** start of GIVEN DATA **

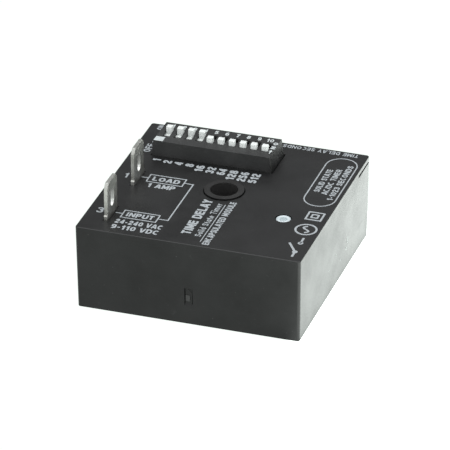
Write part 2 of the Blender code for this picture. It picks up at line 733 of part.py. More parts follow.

** end of GIVEN DATA **
** start of GIVEN DATA **

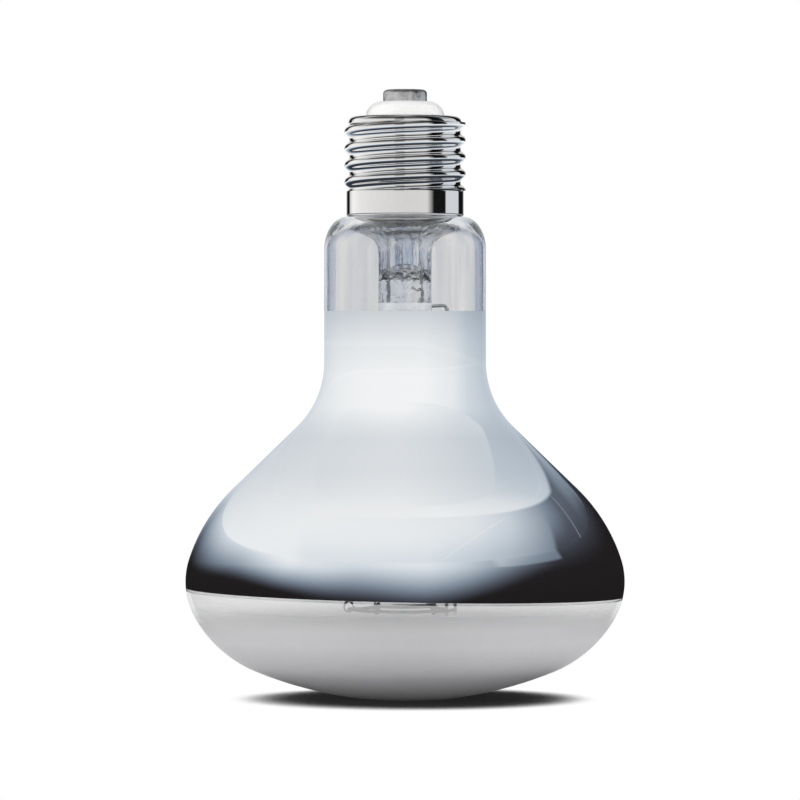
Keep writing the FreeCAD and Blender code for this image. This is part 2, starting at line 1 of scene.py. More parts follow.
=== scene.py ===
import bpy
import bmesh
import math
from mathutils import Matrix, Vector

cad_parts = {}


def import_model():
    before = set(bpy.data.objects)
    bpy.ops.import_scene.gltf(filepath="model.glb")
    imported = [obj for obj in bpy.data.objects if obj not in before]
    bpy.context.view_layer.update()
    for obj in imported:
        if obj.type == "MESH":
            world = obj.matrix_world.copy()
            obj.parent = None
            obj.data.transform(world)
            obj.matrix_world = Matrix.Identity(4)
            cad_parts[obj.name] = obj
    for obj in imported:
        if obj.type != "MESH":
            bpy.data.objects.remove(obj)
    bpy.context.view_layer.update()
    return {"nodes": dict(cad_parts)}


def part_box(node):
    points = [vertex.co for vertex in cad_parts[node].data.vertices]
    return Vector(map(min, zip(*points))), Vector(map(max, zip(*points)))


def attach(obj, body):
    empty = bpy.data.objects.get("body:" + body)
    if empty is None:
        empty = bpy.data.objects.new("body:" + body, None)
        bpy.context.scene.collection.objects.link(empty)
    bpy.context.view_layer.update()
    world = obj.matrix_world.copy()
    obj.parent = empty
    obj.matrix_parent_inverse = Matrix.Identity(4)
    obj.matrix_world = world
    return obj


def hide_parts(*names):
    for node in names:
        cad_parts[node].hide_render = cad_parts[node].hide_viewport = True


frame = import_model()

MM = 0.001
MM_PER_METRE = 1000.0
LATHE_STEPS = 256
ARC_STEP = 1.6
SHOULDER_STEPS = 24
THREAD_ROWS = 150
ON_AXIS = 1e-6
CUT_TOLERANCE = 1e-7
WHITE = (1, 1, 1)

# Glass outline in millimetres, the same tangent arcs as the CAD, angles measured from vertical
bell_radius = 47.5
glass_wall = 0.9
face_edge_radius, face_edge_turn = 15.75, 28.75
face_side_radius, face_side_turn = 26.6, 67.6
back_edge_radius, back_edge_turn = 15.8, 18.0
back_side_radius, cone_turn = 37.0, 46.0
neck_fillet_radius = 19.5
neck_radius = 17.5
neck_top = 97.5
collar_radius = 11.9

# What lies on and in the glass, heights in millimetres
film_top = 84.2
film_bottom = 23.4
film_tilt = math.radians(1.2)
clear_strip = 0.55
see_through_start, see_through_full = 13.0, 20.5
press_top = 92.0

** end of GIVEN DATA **
** start of GIVEN DATA **

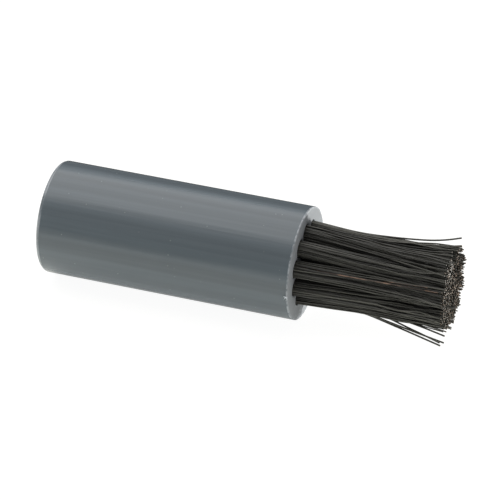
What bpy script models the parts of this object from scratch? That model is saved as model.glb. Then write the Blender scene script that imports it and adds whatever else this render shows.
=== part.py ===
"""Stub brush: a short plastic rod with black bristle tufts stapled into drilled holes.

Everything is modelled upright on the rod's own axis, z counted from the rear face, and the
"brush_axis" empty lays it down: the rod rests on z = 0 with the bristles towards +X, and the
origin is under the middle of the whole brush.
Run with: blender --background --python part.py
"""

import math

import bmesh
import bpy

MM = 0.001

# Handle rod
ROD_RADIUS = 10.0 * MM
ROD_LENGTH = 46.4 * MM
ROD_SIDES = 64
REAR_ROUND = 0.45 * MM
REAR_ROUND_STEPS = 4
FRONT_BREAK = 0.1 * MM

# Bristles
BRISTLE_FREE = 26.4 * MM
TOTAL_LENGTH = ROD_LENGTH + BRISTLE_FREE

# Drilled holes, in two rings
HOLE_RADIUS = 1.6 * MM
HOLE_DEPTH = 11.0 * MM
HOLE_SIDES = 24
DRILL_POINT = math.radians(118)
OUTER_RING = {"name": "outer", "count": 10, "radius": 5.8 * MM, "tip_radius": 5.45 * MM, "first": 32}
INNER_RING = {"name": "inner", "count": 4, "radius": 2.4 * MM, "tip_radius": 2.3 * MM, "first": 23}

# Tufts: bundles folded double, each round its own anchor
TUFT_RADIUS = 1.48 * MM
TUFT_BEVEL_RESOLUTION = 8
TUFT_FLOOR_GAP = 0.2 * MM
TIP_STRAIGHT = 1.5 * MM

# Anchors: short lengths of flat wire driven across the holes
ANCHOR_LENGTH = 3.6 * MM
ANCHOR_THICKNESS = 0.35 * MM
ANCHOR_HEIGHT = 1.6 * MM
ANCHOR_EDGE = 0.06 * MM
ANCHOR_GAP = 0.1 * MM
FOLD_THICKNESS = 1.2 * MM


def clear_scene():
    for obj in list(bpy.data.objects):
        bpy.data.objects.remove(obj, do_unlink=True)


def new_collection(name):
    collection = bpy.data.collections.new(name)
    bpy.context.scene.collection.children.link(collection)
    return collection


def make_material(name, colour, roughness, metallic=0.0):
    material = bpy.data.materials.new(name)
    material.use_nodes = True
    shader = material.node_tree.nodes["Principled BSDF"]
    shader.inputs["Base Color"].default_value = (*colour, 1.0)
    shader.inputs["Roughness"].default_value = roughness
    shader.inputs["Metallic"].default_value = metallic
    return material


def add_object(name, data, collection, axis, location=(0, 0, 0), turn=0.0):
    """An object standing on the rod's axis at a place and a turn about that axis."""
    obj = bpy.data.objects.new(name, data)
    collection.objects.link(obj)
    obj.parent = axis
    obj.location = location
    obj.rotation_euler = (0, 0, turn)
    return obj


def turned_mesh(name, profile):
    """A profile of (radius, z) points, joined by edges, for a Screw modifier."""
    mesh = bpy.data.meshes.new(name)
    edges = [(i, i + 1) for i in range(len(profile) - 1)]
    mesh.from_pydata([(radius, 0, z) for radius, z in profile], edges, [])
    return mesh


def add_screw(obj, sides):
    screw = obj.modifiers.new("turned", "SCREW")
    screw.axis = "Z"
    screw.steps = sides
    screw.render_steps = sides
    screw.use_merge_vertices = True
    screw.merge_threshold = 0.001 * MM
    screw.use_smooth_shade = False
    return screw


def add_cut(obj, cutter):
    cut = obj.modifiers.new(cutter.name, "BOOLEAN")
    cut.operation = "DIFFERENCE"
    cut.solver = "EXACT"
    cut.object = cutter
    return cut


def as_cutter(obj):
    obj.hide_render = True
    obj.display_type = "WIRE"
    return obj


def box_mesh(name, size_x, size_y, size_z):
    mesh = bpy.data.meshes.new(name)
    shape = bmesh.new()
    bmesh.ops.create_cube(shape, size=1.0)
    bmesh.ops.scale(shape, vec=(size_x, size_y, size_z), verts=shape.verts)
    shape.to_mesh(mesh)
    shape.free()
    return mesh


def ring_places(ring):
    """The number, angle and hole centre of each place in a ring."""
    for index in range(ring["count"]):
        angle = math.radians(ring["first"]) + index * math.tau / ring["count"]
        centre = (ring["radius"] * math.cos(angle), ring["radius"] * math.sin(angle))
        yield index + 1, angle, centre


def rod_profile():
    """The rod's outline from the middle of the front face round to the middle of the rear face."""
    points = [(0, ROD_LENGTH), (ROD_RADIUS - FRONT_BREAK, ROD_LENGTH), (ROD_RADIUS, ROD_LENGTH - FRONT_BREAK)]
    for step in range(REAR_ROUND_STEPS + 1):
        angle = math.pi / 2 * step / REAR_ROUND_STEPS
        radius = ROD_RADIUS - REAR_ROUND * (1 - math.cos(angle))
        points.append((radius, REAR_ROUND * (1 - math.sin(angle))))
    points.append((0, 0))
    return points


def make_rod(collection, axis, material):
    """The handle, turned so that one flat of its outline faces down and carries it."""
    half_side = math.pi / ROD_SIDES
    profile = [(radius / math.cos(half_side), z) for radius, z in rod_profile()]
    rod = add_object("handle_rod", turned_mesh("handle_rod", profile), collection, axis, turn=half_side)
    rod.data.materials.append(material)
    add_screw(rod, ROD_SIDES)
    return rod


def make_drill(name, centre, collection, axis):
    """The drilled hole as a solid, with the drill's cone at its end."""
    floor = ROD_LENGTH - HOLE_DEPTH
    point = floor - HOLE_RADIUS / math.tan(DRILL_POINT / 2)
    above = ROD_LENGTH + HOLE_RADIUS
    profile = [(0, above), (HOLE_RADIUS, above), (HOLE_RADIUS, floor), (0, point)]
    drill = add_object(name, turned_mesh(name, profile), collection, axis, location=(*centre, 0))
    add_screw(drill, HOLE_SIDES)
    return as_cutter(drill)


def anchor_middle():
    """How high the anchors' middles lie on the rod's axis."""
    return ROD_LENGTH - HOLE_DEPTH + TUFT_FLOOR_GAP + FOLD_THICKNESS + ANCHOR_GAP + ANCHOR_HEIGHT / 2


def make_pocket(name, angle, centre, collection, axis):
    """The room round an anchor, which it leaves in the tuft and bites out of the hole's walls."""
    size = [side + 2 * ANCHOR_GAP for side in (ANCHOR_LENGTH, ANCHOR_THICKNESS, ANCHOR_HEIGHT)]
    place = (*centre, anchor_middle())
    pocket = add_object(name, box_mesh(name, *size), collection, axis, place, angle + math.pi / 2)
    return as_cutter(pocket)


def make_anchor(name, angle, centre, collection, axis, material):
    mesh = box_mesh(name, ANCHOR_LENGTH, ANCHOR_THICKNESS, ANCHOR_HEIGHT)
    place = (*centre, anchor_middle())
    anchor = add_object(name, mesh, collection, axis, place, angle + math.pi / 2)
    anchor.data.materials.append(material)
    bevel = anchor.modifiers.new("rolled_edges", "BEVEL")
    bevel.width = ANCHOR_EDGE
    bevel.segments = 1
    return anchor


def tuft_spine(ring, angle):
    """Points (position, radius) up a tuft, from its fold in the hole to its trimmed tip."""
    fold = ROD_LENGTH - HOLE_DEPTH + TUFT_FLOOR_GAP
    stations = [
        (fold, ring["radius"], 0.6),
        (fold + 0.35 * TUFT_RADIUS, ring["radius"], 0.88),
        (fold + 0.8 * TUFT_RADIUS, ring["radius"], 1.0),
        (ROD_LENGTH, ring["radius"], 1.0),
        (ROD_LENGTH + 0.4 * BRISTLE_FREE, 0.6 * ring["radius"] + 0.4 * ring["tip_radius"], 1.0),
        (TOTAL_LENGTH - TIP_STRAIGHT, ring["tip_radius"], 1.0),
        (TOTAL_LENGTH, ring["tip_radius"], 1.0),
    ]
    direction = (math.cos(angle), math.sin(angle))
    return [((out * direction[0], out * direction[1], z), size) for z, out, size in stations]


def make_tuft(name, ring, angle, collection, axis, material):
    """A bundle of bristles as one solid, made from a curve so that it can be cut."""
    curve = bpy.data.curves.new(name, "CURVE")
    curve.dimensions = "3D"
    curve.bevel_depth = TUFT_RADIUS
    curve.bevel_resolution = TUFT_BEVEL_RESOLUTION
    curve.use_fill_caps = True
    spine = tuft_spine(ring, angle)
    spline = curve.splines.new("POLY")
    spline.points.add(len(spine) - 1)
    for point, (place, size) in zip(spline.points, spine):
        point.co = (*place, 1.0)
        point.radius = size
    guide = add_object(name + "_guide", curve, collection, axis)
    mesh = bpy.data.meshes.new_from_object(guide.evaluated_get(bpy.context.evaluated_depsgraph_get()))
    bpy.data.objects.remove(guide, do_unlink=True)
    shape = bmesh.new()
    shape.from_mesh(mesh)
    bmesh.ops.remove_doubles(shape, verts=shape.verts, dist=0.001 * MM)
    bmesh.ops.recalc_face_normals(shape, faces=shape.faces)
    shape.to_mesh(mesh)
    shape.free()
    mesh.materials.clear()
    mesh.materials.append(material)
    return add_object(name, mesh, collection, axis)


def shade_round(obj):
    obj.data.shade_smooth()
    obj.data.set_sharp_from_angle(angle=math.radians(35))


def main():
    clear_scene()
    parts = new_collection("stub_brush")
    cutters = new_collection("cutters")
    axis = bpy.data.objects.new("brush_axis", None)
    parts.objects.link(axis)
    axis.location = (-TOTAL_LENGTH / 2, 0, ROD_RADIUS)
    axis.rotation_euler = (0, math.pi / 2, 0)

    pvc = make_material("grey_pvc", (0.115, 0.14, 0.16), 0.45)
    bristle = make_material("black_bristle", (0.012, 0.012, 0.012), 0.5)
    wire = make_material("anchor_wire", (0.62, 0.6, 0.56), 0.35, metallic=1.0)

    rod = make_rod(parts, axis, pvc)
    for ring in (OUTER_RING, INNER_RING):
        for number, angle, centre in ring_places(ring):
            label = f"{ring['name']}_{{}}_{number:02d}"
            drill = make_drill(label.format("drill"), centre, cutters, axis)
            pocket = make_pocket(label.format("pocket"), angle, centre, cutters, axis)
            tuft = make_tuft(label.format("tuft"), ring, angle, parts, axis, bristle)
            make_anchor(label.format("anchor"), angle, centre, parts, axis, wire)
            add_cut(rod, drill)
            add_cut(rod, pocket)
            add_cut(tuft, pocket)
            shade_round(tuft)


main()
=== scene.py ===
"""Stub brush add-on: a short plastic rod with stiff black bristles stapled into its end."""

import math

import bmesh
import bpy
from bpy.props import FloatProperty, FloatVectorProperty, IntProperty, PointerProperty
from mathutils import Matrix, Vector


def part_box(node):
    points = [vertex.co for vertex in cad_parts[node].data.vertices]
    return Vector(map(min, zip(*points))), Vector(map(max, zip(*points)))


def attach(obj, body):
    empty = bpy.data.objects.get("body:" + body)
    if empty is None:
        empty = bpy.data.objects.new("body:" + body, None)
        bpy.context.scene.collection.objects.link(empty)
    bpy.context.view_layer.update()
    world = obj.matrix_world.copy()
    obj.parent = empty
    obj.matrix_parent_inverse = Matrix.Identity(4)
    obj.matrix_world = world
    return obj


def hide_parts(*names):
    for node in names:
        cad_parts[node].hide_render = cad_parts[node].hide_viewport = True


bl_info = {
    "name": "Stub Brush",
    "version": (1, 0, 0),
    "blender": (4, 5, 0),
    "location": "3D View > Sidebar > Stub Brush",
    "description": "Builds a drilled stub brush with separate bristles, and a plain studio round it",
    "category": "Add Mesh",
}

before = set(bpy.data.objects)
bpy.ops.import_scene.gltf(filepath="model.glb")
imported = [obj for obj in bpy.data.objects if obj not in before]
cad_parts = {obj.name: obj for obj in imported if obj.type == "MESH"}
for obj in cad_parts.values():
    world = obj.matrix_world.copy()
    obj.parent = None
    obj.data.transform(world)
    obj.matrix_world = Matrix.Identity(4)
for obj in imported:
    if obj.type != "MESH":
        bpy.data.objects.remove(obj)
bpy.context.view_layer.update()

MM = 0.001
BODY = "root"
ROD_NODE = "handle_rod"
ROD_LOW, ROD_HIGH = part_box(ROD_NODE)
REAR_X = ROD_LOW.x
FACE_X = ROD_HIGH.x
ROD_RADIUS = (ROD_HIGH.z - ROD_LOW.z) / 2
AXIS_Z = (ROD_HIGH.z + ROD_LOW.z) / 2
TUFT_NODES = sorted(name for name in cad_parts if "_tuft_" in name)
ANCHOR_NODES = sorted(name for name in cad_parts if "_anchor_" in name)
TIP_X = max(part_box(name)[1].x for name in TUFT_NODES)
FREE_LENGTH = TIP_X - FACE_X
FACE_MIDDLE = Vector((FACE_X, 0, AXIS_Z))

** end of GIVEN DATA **

## INSTRUCTION
Check all the records above and select each line where the string "More" is found.

## FINISHED TASK
Write part 2 of the Blender code for this picture. It picks up at line 733 of part.py. More parts follow.
Keep writing the FreeCAD and Blender code for this image. This is part 2, starting at line 1 of scene.py. More parts follow.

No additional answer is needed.